Friends come and go...but it's hard watching a friend go through something that's just a life lesson, in general. I have a friend right now, and she's not really acting herself anymore. She's a different person around these 3 other people, and everyone is so surprised at how much she's changed over the summer. Thing is, I totally agree with them. She has changed. I almost never hear from her anymore... I guess she's too busy trying to hang with her other friends, like those three. Of course, I can't assume, but honestly a bunch of her friends are hurt because of how much she "changed" over the summer, and how she's just not the same as before.
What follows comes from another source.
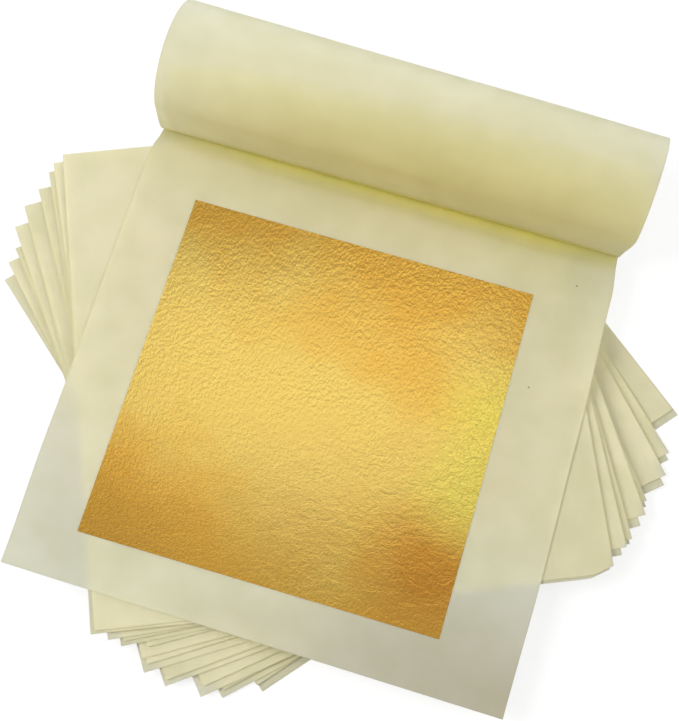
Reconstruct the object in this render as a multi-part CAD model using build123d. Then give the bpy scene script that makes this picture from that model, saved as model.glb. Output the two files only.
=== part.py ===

Lil Song of the Day: True Rarity by Fauxsnyder

Epic Shout-Outs of the Day:
Linsey Ketchum:
 I've been thinking about you. About how we were friends back in sixth grade, and our friendship faded after I went to online school for a year. My point is, I wasn't sure if you had changed or not. I've known a lot of  nice girls, and girls that I've been friends with... but I have trust issues. As I said up there, none of this is you, it's all in my head. Please don't feel so awkward when you're with me and him. I want to be your friend again, I hope that's not too much to ask. I'm sorry for getting jealous over nothing.
-Bek
Dawson: Yeah, you obviously know what's going on, due to the shout-out above. I'm sorry for being jealous over nothing. Also, I'm sure you'll see this post. Would you mind doing me a favor, and sending her to this post and asking her to read the first and second paragraph, along with her shout-out? Please and Thank you.